Poverty in the Suburbs

-77231e47b540724b_large The Economist discusses poverty rates in the suburbs.

"According to two new reports from the Brookings Institution, over the past decade the number of poor people in the suburbs has jumped by a whopping 37.4% to 13.7m, compared with some 12.1m people below the poverty line in cities. Although poverty rates remain higher in the inner cities, the gap is narrowing."

Social institutions out here in the suburbs are struggling to deal with these new facts. My dad runs a food pantry that is struggling to keep up with the long lines of people who walk several miles to pick up a bag of groceries. The school principal rants about the Mexicans who live in the rental units by the railroad tracks that drag down the school test scores. The school nurse doesn't know how to handle the children who come into her office with rotting teeth. Cash-poor neighbors moved out this weekend; their possessions were thrown in the back of dump truck and a mother didn't know where her four children were going to sleep that night.

9 thoughts on “Poverty in the Suburbs

  1. I looked at the piece and maybe I missed it, but I didn’t see any mention of Section 8.
    http://www.nytimes.com/2008/08/09/us/09housing.html
    My feeling is, that the Economist is not our best source for news on life in the US, although I believe they did pretty good work on the US housing bubble early on. It’s this sort of thing that makes me wonder how much faith to put in their magisterial articles on more exotic countries. Ever notice how the Economist knows exactly what everybody’s country ought to do?

  2. re: your now-homeless neighbor — wow, that is very harsh. Four kids. Ouch.
    It’s getting to the point where one of my main experiences of this economic downturn is survivor guilt. I watch friends and family losing their jobs and homes and I feel rotten. Like I’m somehow the Nazi collaborator who gets a free pass. Because I don’t feel most of these folks really deserve what they’re getting; they may have made some bad decisions, yes, but nothing on a scale that justifies the breathtaking fall from the middle class.
    On the poverty topic, I’m not sure we as a country really know how to deal with poverty, urban/suburban/elsewhere. Our bootstrap narrative doesn’t leave a lot of room for poverty, you know?

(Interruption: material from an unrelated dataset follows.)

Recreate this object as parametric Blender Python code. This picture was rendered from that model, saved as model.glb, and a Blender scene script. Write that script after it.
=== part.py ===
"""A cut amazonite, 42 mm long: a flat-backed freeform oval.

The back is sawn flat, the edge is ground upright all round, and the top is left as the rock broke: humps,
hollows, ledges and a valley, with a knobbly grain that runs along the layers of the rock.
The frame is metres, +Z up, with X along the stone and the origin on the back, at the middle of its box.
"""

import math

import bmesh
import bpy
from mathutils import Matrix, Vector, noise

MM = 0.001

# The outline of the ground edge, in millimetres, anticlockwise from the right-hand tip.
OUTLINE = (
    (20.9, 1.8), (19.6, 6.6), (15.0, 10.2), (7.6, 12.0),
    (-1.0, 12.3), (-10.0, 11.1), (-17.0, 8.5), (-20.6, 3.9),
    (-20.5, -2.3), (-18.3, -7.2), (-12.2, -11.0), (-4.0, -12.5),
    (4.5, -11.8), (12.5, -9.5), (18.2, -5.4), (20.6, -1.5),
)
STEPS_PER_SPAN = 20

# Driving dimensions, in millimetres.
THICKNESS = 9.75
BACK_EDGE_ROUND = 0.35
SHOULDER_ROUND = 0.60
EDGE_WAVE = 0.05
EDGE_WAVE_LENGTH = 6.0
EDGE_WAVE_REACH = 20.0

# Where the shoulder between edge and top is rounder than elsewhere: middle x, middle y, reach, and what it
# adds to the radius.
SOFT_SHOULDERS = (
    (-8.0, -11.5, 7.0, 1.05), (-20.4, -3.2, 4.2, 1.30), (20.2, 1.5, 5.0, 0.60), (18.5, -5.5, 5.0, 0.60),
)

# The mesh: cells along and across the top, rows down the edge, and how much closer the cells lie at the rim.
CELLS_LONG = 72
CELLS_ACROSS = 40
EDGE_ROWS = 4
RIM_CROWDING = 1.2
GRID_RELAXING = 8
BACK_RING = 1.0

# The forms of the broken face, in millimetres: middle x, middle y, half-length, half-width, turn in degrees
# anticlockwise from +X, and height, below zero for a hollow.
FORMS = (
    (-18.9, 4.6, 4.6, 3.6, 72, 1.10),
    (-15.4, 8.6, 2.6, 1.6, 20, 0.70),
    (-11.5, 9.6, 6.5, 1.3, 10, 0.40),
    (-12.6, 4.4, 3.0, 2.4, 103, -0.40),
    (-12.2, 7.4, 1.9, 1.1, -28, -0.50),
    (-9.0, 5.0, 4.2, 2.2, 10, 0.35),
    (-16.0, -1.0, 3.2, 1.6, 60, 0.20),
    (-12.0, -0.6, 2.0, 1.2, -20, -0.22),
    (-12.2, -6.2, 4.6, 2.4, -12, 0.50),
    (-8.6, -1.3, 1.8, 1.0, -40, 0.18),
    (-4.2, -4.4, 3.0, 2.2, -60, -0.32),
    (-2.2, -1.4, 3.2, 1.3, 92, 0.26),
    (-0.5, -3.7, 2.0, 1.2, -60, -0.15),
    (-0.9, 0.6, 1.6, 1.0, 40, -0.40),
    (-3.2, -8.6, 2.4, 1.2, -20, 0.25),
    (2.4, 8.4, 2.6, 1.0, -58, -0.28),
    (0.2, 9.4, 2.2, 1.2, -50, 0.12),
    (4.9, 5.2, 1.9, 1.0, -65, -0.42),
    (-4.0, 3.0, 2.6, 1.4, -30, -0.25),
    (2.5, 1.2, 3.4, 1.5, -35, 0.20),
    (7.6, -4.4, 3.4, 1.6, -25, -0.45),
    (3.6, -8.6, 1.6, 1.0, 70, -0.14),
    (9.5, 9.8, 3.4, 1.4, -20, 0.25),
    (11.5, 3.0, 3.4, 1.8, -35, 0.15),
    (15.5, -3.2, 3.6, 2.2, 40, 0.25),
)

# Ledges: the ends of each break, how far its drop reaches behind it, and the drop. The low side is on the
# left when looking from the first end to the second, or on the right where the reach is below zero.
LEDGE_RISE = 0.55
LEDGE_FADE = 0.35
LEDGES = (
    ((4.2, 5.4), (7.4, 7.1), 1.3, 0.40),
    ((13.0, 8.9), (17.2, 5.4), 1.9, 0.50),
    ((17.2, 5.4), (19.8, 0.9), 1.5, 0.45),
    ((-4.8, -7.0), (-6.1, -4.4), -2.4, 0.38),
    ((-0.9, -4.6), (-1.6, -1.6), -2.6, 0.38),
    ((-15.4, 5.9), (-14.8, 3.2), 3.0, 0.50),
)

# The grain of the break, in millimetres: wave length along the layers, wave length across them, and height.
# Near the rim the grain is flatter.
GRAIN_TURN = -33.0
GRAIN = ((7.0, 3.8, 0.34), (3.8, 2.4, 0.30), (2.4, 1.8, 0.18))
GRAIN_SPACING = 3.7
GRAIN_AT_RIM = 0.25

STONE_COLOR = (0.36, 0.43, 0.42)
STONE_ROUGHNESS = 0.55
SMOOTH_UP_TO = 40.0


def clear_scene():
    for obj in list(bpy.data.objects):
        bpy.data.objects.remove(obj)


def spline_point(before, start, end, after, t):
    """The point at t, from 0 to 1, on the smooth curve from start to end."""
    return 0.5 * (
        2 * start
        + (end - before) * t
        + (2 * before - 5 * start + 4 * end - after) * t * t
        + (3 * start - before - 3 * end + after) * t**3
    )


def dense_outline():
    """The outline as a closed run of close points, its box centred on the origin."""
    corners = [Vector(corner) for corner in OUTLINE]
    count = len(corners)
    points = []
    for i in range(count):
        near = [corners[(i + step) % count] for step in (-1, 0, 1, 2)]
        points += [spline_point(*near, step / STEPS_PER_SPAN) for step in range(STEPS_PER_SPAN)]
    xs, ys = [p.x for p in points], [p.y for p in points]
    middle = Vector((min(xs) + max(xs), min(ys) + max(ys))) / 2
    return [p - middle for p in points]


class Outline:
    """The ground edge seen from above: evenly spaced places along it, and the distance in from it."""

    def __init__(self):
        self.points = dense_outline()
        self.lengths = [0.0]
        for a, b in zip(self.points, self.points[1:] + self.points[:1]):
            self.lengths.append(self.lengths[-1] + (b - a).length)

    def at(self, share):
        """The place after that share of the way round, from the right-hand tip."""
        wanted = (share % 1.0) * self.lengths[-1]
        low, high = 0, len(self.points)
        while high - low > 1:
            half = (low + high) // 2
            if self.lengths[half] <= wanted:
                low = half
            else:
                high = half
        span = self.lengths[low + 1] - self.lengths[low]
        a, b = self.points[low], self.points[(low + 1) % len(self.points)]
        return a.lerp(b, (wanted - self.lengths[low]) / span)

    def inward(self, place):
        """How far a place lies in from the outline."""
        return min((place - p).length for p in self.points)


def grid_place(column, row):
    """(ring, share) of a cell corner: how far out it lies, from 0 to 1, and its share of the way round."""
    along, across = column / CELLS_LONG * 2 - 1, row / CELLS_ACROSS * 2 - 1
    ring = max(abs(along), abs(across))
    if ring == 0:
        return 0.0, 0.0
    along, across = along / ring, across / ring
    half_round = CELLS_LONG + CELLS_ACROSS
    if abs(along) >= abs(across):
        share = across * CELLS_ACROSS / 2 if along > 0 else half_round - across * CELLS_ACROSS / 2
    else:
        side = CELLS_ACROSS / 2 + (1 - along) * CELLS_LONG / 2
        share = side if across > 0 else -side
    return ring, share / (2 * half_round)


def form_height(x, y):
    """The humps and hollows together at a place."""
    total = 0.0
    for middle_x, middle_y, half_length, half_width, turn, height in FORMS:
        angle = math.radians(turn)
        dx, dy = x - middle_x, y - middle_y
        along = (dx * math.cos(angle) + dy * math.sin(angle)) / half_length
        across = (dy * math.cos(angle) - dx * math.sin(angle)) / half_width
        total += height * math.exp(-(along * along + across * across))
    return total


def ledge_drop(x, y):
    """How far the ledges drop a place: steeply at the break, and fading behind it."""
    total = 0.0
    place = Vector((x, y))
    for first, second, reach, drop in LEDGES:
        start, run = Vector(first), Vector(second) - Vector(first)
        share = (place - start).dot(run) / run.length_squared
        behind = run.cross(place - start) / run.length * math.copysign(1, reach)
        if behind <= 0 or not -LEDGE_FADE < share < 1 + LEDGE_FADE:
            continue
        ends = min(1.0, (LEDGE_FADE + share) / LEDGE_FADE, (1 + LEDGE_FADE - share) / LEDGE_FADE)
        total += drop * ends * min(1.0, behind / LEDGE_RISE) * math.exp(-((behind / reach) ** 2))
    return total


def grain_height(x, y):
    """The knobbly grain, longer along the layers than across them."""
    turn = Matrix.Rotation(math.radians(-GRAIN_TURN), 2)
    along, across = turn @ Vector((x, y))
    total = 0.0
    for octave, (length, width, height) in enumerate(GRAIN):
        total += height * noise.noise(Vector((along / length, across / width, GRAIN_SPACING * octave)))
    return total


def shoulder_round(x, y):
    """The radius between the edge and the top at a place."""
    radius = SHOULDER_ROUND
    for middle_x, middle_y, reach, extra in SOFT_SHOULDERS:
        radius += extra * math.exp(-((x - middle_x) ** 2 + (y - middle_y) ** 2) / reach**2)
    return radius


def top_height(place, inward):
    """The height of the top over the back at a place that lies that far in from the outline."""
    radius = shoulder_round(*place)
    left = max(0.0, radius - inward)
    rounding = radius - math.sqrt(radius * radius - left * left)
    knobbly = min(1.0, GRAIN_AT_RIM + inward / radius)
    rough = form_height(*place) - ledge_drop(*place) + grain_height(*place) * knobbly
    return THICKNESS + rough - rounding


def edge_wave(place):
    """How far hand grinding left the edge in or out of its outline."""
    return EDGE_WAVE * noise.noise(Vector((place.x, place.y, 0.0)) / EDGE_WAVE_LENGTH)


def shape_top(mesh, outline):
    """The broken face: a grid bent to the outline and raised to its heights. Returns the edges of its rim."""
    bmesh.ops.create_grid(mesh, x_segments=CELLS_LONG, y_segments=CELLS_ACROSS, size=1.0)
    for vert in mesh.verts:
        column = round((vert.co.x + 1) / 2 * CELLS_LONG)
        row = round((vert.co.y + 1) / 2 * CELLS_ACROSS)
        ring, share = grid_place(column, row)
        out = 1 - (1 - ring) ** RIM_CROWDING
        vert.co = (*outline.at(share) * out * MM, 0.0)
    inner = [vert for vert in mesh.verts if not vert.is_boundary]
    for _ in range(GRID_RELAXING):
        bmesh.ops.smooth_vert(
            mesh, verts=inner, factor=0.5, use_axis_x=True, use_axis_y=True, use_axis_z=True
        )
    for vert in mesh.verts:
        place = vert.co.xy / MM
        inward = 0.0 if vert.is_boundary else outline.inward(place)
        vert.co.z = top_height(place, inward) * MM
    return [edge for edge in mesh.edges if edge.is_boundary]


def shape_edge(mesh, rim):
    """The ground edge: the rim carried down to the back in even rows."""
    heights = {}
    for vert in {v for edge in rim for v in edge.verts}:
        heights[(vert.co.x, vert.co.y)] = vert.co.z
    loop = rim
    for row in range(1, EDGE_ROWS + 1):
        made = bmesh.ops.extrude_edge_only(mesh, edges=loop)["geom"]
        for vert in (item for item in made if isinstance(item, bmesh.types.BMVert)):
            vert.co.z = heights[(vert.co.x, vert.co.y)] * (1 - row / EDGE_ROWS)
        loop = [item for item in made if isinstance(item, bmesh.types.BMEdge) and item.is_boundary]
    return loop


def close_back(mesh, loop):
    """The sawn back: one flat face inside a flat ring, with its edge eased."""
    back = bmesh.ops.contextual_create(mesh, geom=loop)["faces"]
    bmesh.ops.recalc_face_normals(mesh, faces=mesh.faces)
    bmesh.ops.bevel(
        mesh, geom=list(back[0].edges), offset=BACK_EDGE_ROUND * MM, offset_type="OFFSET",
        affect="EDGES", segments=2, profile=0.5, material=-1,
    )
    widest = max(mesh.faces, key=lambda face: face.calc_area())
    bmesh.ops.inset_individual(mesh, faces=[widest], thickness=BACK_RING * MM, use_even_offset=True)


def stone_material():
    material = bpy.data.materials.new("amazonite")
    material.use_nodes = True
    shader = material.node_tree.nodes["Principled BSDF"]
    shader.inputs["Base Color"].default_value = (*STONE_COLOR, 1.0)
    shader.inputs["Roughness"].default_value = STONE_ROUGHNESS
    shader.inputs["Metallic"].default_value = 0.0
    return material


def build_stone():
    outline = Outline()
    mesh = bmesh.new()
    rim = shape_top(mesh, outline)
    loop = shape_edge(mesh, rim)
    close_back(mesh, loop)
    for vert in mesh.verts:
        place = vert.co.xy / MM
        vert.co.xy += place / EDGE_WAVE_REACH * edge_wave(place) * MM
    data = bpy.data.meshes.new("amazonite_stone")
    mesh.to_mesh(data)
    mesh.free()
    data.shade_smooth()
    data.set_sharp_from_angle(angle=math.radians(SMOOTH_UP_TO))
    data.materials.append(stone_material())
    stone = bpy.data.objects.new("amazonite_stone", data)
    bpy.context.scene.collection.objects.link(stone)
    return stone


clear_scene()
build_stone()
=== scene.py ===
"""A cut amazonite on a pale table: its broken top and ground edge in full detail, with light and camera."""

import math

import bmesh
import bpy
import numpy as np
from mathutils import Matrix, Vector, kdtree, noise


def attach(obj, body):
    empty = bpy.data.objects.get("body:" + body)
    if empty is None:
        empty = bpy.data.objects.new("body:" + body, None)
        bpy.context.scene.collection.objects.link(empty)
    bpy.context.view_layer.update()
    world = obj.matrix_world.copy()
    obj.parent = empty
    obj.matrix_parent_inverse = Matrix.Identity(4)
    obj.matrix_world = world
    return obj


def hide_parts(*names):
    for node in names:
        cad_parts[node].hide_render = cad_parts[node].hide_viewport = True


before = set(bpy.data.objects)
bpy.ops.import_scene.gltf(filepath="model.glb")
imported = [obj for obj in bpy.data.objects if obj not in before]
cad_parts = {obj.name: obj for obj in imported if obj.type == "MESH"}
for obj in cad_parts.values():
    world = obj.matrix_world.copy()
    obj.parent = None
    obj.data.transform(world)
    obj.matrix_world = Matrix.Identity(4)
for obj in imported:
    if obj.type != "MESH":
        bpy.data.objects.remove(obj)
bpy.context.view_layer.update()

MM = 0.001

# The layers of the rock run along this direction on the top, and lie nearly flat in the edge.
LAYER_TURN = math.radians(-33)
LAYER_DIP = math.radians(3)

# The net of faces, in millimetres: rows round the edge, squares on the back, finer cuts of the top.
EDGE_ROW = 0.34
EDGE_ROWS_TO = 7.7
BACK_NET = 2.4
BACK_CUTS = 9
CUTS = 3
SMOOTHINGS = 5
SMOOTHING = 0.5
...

  3. The New Jersey Council on Affordable Housing (COAH)has requirements for a certain number of “affordable housing” units in each town. Our town had always been exempt, since we were “fully developed” before the affordable housing requirements came into effect, and therefore had nowhere to put low income housing.
    But now a large hospital is allegedly moving away, and the town is up in arms because COAH wants part of the land to be used for affordable housing. My racist, bigoted, anti-poor-people neighbors cannily took the approach of suggesting that the town buy the area for “open space,” getting a lot of liberal anti-development environmentalist allies in their quest to keep out the low-incomers.
    I’m kind of indifferent, but wonder if there’s really value (to the poor people) of putting them in a ritzy town like ours with no social services and safety nets nearby. Up until a few years ago, we had a poor, hippyish family renting a house down the block. The first time they had a family crisis, the neighborhood pulled together the help. The second time, the neighborhood seemed to collectively decide, “Jeez, if you can’t go two years without a crisis, maybe you should be living in a cheaper neighborhood.” They left soon thereafter. I’m guessing the low-income neighbors (if they do, eventually, materialize) won’t get a chance to make it to a second chance.

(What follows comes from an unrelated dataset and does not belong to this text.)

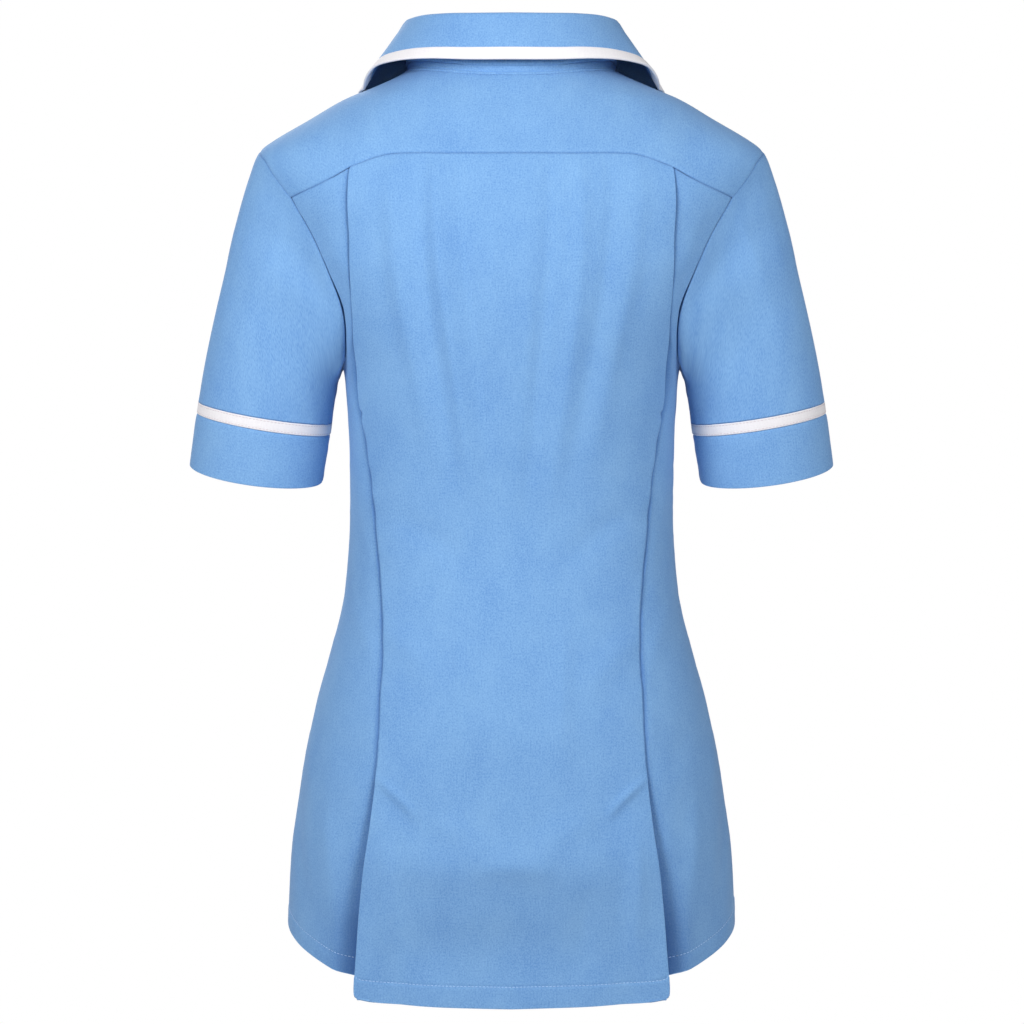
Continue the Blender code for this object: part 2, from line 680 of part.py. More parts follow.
def make_collar(look, white, collection):
    """The turned collar and the binding round its edge."""
    half = neck_yoke + neck_front[1:]
    known = shares_along(half)
    spots = [body_place(*place) for place in half]
    columns = []
    for i, (base, share) in enumerate(zip(spots, known)):
        after = spots[min(i + 1, len(spots) - 1)]
        before = spots[i - 1] if i else Vector((-spots[1].x, spots[1].y, spots[1].z))
        along = Vector((after.x - before.x, after.y - before.y, 0)).normalized()
        outward = Vector((-along.y, along.x, 0))
        swing = ACROSS * (POINT_SWING * ease((share - POINT_START) / (1 - POINT_START)))
        columns.append(collar_column(base, outward, share, swing))
    last = columns[-1]
    inner = columns[-2]
    bound_line = []
    for end, near in zip(last, inner):
        bound_line.append(end.lerp(near, min(BINDING / (end - near).length, BINDING_LARGEST_SHARE)))
    columns[-1:] = [bound_line, last]
    other = [[Vector((-p.x, p.y, p.z)) for p in column] for column in columns[:0:-1]]
    columns = other + columns
    rows = len(columns[0])
    points = {(j, i): point for i, column in enumerate(columns) for j, point in enumerate(column)}
    cells = cells_of(rows, len(columns))
    last_column = len(columns) - 2

    def bound(cell):
        row = min(j for j, _ in cell)
        column = min(i for _, i in cell)
        return row == rows - 2 or column in (0, last_column)

    sheet("collar", points, [cell for cell in cells if not bound(cell)], look, collection)
    sheet("collar_binding", points, [cell for cell in cells if bound(cell)], white, collection,
          border=BINDING_BORDER)


def make_button(name, level, look, collection):
    """A turned button with a raised rim, seated on the right front."""
    profile = (
        (0, 0), (BUTTON_RADIUS - BUTTON_ROUND, 0), (BUTTON_RADIUS, BUTTON_ROUND),
        (BUTTON_RADIUS, BUTTON_THICK - BUTTON_ROUND), (BUTTON_RADIUS - BUTTON_ROUND, BUTTON_THICK),
        (BUTTON_RADIUS - BUTTON_RIM, BUTTON_THICK),
        (BUTTON_RADIUS - BUTTON_RIM - BUTTON_ROUND, BUTTON_THICK - BUTTON_DISH),
        (0, BUTTON_THICK - BUTTON_DISH),
    )
    bm = bmesh.new()
    rim = [bm.verts.new((radius * MM, 0, height * MM)) for radius, height in profile]
    for start, end in zip(rim, rim[1:]):
        bm.edges.new((start, end))
    mesh = bpy.data.meshes.new(name)
    bm.to_mesh(mesh)
    bm.free()
    mesh.materials.append(look)
    button = bpy.data.objects.new(name, mesh)
    collection.objects.link(button)
    turned = button.modifiers.new("turned", "SCREW")
    turned.steps = BUTTON_STEPS
    turned.render_steps = BUTTON_STEPS
    turned.use_merge_vertices = True
    turned.merge_threshold = MERGE
    turned.use_normal_calculate = True
    normal = body_normal(math.pi, level)
    seat = on_body(math.pi, level, BUTTON_SEAT)
    button.location = seat * MM
    button.rotation_euler = normal.to_track_quat("Z", "Y").to_euler()


def main():
    for old in list(bpy.data.objects):
        bpy.data.objects.remove(old, do_unlink=True)
    tunic = bpy.data.collections.new("medical_tunic")
    bpy.context.scene.collection.children.link(tunic)
    blue = material("cloth_blue", *CLOTH_BLUE)
    white = material("binding_white", *BINDING_WHITE)
    plastic = material("button_white", *BUTTON_WHITE)
    make_yoke(blue, tunic)
    make_back_centre(blue, tunic)
    make_collar(blue, white, tunic)
    for side, mirror in (("left", False), ("right", True)):
        make_side_back(f"back_side_{side}", blue, tunic, mirror)
        make_front(f"front_{side}", blue, tunic, mirror, under=not mirror)
        make_sleeve(side, blue, white, tunic, mirror)
    for number in range(BUTTON_COUNT):
        level = front_levels[FIRST_BUTTON_ROW + number * BUTTON_ROWS_APART]
        make_button(f"button_{number + 1}", level, plastic, tunic)


main()
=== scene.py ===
"""A short-sleeved medical tunic, filled out as worn and seen from behind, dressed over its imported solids.

Sizes are millimetres in the garment's own frame: the origin is the middle of the neck, the back faces +Y and the
wearer's left is +X. A panel is a grid of points between its seams. Its rows run down the cloth and its columns run
round the body from the wearer's right over the back to the left, so that column x row points out of the cloth.
"""

import math

import bmesh
import bpy
import numpy as np
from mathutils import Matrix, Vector


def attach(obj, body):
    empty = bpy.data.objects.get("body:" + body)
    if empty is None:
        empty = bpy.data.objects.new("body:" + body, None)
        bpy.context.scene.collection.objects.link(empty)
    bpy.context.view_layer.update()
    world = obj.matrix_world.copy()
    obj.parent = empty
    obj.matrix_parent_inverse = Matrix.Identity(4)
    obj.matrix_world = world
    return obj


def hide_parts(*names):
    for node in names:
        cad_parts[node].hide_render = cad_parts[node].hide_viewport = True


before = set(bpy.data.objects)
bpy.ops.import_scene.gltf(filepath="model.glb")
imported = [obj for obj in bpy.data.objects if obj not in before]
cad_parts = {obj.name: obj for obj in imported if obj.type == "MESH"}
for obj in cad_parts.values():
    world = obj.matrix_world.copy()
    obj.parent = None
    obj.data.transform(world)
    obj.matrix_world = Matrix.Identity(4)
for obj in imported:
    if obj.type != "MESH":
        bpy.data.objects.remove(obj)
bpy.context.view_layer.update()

MM = 0.001
BODY = "root"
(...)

  4. But, as Amy notes, there has been a deliberate policy to decentralize poverty and I’d be very curious to know if Section 8 or a changed economy was driving the suburban poverty increases.

  5. “I’m kind of indifferent, but wonder if there’s really value (to the poor people) of putting them in a ritzy town like ours with no social services and safety nets nearby.”
    Ah, but their kids get to go to good schools… and, even if you can’t see the social services in the ‘burbs, they may well be better and more personalized than in overwhelmed large cities.
    My family managed to have crises both in NYC and in the (NY) suburbs, and got a lot more useful help for the latter… in the suburbs, they care if e.g. someone is walking down the street shouting in the middle of the night, and they actually provided followup care, group homes with say 10 residents (not 500), etc.
    (Transportation was a much bigger pain, though, even with a kind of okay bus system and a taxi driver in the family.)

  6. “But, as Amy notes, there has been a deliberate policy to decentralize poverty and I’d be very curious to know if Section 8 or a changed economy was driving the suburban poverty increases.”
    Probably both, but why miss a chance to beat up on The Economist?

  7. The suburbs have been growing for 60 years, or so. How many of the suburban poor are retired, and living on a fixed income?
    The formula once ran, you’d buy a house on a mortgage, pay it off as your children grew up and were educated in the good schools, then sold the house to a young family. The sale of the house financed your retirement in Florida.
    If that model’s broken, then the poverty rate will increase, as the retired people, who traditionally downsized and headed to Florida, are still living in their four bedroom colonials. The frozen real estate market influences local demographics.